*Do this*:
Return only the lines running from the line with "Continue the Blender" down to the line with "[] for name", both included, exactly as they appear.

*Material shown*:
# # #
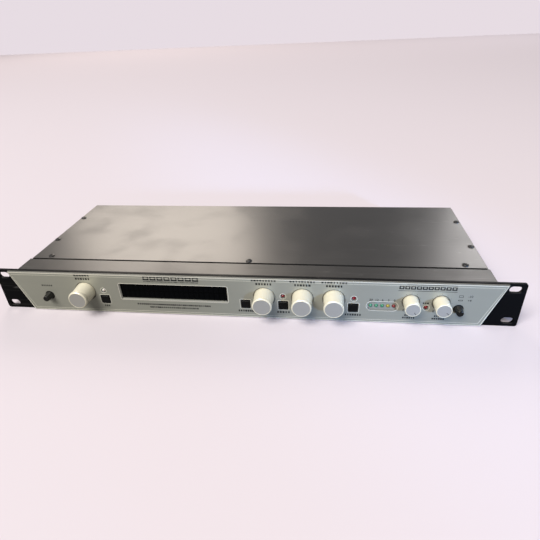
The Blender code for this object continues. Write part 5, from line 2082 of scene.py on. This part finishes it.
# # #
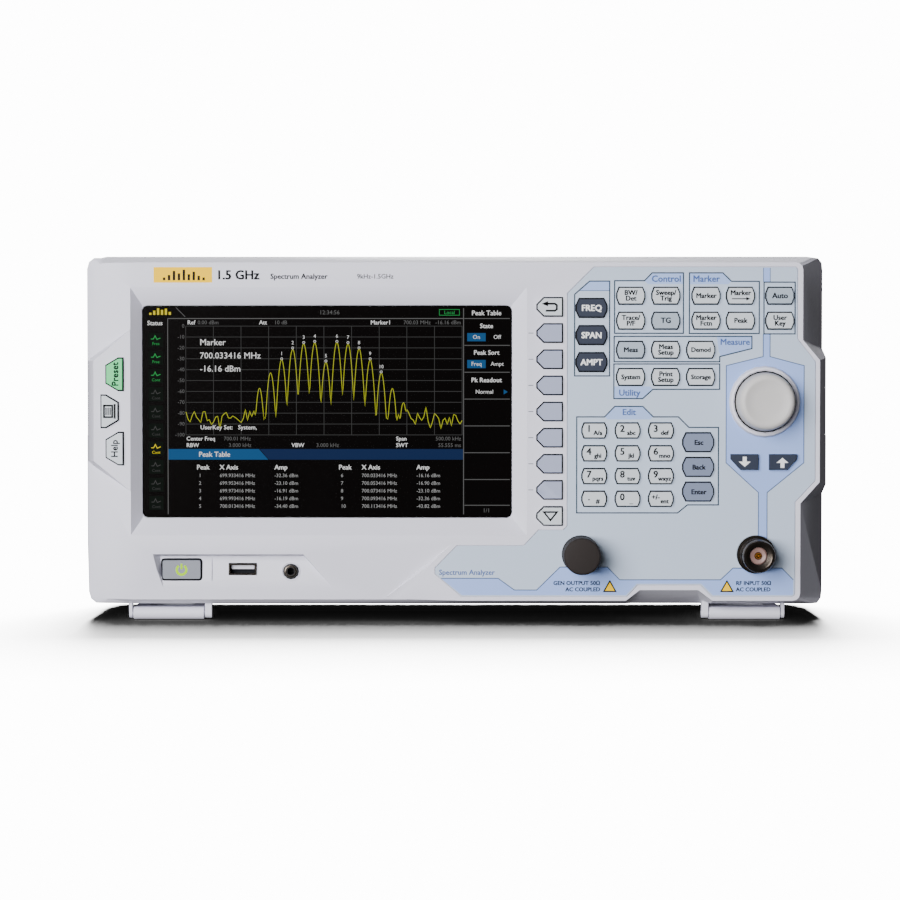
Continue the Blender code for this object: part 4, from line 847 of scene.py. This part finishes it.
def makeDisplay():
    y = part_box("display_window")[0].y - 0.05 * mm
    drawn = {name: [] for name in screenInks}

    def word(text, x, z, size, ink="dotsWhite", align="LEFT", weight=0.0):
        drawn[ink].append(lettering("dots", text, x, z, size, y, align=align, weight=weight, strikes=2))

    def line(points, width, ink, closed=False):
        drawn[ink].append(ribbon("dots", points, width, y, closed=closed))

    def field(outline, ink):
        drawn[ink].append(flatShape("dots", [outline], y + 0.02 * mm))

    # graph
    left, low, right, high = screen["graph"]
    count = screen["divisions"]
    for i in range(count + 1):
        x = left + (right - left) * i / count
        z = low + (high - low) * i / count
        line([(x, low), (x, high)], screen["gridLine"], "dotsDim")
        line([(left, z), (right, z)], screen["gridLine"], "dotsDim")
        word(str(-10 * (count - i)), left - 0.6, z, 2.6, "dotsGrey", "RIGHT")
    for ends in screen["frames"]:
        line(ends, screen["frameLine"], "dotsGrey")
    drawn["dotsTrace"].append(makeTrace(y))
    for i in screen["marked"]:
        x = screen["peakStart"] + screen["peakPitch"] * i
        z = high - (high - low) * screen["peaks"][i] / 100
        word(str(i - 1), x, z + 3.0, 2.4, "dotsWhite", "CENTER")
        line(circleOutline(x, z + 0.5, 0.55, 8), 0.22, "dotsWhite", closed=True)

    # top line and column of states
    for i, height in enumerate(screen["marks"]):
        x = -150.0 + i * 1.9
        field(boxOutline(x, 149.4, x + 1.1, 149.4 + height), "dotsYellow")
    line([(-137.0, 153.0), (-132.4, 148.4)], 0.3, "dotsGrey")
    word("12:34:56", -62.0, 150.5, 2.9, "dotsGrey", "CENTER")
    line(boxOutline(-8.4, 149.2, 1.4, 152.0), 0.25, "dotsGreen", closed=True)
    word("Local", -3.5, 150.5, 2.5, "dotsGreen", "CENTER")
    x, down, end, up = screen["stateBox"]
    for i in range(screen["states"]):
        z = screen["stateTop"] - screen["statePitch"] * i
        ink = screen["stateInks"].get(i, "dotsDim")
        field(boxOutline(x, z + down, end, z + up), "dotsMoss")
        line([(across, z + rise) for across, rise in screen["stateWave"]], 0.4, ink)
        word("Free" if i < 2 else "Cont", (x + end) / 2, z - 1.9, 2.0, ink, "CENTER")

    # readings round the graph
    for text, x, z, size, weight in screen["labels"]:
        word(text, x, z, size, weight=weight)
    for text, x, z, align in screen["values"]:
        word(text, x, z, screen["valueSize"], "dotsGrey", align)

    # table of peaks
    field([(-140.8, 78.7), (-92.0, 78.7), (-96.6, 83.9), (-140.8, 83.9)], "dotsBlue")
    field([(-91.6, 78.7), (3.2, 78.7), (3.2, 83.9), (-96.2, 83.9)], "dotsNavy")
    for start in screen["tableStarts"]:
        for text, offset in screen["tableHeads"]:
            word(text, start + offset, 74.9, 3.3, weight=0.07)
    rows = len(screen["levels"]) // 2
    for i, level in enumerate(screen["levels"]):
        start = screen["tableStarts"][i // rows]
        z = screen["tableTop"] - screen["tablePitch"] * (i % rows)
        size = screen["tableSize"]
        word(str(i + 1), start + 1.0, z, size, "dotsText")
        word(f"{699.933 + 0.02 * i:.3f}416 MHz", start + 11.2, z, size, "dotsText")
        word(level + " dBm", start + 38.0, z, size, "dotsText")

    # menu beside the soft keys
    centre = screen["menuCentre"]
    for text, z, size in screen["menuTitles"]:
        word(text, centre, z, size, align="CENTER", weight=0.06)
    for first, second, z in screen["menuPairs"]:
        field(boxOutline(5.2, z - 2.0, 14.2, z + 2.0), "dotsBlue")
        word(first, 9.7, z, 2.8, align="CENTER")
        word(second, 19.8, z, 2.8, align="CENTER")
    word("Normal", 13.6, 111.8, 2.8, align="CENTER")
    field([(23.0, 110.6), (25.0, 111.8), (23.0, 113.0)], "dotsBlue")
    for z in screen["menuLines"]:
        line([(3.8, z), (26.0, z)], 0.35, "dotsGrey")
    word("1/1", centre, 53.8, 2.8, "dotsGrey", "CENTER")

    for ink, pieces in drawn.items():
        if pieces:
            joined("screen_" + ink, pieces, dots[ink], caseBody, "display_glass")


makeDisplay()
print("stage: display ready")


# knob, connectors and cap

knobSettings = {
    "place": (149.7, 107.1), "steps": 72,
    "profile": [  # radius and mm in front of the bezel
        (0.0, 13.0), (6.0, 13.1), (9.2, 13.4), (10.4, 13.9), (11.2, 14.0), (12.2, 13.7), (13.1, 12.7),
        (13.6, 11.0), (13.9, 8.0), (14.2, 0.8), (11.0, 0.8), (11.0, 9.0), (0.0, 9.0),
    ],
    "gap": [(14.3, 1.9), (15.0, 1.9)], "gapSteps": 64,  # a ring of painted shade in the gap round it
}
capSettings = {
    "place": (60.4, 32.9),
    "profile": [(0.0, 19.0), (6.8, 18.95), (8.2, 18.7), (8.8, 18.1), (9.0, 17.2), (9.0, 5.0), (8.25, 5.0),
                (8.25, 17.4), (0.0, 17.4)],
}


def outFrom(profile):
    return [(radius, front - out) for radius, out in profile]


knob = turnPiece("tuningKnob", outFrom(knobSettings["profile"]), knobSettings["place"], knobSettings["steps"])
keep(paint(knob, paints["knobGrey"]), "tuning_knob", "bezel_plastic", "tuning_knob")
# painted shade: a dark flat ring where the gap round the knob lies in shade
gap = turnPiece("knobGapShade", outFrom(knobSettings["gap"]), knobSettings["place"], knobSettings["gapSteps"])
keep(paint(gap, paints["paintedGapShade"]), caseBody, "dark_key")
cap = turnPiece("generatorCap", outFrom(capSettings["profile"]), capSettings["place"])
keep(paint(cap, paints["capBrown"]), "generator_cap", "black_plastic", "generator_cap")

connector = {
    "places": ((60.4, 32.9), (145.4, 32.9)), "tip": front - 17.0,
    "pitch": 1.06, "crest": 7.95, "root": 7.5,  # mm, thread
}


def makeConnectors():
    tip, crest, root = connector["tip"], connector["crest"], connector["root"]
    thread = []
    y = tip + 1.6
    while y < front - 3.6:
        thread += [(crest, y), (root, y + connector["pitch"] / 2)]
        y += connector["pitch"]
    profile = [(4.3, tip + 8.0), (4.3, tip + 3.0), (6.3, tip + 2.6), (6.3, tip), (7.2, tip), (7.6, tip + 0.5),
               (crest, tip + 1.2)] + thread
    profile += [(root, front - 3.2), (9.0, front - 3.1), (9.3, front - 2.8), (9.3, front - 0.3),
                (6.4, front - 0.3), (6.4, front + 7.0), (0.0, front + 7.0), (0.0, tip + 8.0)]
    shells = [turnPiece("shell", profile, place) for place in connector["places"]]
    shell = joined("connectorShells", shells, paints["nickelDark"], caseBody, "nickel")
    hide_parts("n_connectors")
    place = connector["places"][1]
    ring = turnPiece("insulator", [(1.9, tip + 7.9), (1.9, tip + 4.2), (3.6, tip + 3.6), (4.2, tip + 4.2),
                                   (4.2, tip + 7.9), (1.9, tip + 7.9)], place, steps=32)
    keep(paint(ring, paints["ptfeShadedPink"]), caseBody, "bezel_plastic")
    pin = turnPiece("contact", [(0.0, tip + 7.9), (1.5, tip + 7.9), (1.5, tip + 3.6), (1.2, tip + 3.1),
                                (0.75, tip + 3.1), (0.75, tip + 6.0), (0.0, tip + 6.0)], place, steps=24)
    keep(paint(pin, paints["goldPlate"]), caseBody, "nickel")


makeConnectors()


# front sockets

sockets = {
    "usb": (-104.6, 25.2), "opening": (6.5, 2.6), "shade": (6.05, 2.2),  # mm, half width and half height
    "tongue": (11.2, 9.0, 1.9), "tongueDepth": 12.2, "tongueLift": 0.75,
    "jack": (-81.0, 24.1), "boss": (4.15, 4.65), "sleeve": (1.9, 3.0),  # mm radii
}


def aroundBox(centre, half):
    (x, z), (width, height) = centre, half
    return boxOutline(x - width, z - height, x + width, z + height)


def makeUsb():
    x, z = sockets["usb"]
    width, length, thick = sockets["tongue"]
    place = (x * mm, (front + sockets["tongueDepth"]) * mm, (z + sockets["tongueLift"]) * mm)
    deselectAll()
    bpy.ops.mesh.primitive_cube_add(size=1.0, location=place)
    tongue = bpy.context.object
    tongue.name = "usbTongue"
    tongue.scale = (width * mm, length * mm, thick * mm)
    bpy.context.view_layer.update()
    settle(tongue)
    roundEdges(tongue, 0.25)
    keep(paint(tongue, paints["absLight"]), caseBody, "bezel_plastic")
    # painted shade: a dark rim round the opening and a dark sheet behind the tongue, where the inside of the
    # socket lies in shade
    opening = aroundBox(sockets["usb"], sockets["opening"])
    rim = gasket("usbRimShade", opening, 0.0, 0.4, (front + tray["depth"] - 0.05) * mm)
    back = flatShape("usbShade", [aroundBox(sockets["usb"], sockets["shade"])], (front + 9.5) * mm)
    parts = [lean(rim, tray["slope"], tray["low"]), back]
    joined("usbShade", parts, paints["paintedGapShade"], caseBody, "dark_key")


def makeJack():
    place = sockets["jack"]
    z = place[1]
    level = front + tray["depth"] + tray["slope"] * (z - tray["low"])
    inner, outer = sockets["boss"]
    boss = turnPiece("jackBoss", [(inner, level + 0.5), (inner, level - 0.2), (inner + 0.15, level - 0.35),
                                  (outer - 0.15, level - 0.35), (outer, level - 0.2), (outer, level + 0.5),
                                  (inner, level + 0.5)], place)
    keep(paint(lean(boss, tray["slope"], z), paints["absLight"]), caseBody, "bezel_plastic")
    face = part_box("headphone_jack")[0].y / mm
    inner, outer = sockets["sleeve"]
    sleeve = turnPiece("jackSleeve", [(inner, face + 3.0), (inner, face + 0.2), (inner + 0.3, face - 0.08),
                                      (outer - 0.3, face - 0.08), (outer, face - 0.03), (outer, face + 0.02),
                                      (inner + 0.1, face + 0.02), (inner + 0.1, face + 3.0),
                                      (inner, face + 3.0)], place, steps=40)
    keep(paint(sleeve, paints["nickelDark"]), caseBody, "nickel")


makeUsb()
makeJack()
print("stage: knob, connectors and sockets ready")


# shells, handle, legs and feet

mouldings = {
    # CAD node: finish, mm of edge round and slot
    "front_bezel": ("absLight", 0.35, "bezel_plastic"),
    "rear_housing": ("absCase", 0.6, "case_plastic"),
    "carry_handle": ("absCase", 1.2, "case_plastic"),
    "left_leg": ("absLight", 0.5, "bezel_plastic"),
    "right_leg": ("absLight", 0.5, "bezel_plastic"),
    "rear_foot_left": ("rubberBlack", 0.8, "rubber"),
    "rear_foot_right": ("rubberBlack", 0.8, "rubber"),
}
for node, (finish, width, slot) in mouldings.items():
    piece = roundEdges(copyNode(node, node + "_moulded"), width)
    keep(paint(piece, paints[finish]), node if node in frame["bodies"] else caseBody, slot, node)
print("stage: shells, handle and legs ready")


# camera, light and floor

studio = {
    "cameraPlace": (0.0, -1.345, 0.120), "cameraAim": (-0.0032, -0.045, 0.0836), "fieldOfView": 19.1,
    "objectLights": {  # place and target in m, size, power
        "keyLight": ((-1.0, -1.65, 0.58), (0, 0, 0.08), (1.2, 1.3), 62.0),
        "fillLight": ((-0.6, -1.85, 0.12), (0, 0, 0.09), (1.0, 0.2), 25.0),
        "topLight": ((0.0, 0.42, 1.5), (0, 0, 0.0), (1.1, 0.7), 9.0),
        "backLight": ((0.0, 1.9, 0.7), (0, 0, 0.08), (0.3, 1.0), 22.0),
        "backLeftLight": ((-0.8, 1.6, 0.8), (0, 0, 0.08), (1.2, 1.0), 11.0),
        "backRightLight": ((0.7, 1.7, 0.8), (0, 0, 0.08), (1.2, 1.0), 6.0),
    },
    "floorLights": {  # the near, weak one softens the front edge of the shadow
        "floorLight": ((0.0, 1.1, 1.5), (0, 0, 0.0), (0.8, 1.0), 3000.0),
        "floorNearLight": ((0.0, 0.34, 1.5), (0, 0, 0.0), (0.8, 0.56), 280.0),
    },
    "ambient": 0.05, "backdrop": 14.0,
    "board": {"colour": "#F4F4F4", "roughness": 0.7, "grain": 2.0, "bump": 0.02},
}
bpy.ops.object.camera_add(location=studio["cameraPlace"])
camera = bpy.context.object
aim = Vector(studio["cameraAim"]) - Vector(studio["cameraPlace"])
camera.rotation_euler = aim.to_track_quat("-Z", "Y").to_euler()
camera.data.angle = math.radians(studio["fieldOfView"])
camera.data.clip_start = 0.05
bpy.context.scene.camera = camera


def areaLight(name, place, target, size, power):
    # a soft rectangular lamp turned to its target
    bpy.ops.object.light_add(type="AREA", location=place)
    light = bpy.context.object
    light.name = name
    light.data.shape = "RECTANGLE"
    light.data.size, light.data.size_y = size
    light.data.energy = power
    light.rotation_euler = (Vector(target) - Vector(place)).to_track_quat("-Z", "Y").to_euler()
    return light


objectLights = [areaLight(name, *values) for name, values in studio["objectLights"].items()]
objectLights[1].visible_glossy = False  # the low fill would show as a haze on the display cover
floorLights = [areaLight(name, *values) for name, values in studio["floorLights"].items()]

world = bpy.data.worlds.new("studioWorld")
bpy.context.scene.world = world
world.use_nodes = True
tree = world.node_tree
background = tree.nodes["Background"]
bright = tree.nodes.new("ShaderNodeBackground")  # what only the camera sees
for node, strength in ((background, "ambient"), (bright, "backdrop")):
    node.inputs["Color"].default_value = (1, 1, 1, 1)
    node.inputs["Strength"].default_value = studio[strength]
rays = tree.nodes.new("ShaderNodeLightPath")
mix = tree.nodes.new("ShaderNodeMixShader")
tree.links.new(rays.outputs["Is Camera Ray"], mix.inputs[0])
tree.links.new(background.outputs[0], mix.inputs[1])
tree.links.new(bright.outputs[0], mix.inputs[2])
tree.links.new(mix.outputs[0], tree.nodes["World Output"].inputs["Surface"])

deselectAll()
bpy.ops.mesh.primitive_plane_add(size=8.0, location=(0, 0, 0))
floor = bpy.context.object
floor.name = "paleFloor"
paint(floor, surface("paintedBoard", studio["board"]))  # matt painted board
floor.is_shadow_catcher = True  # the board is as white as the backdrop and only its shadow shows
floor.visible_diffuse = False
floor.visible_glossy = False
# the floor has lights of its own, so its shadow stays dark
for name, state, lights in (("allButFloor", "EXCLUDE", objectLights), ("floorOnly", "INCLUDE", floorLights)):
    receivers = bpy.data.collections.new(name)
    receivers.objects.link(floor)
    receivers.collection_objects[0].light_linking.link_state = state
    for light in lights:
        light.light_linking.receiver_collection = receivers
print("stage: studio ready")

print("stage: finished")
# # #
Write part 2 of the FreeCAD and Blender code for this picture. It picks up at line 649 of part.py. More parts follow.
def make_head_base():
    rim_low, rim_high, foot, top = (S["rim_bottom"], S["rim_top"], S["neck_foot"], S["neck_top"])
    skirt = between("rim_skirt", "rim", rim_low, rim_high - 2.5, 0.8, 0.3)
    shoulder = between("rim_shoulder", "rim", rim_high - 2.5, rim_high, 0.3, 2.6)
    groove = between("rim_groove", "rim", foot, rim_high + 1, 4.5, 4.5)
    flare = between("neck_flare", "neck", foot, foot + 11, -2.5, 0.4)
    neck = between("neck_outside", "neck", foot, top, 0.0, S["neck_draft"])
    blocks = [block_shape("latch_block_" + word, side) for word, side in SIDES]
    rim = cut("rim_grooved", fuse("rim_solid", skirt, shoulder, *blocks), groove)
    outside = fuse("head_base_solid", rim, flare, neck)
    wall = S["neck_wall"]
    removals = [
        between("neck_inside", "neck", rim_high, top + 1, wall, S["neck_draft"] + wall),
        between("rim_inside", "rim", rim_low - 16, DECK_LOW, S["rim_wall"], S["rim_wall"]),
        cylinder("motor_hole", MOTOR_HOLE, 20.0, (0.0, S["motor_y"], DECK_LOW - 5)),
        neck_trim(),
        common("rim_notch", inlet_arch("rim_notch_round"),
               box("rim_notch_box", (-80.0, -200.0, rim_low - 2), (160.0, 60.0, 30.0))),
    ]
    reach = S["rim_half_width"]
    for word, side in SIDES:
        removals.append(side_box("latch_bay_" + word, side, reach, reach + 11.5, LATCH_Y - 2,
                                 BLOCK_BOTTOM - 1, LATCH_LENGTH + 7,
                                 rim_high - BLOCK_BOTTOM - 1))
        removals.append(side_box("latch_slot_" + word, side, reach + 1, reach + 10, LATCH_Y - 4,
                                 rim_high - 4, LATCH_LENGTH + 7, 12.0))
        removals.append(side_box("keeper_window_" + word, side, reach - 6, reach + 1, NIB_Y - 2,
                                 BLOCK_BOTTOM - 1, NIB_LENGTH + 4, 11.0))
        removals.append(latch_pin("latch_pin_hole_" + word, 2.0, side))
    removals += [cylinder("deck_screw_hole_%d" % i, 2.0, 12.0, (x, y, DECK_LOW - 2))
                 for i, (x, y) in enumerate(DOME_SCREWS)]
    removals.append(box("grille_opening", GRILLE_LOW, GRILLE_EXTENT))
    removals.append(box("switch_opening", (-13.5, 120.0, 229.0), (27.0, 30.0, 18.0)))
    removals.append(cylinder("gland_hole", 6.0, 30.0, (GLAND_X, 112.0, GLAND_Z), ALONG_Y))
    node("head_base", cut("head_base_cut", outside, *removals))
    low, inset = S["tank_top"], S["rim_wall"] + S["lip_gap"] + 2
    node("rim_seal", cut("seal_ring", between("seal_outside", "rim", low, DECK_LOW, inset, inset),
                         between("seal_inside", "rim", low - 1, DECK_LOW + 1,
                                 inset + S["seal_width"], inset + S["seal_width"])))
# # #
*Written response*:
Continue the Blender code for this object: part 4, from line 847 of scene.py. This part finishes it.
def makeDisplay():
    y = part_box("display_window")[0].y - 0.05 * mm
    drawn = {name: [] for name in screenInks}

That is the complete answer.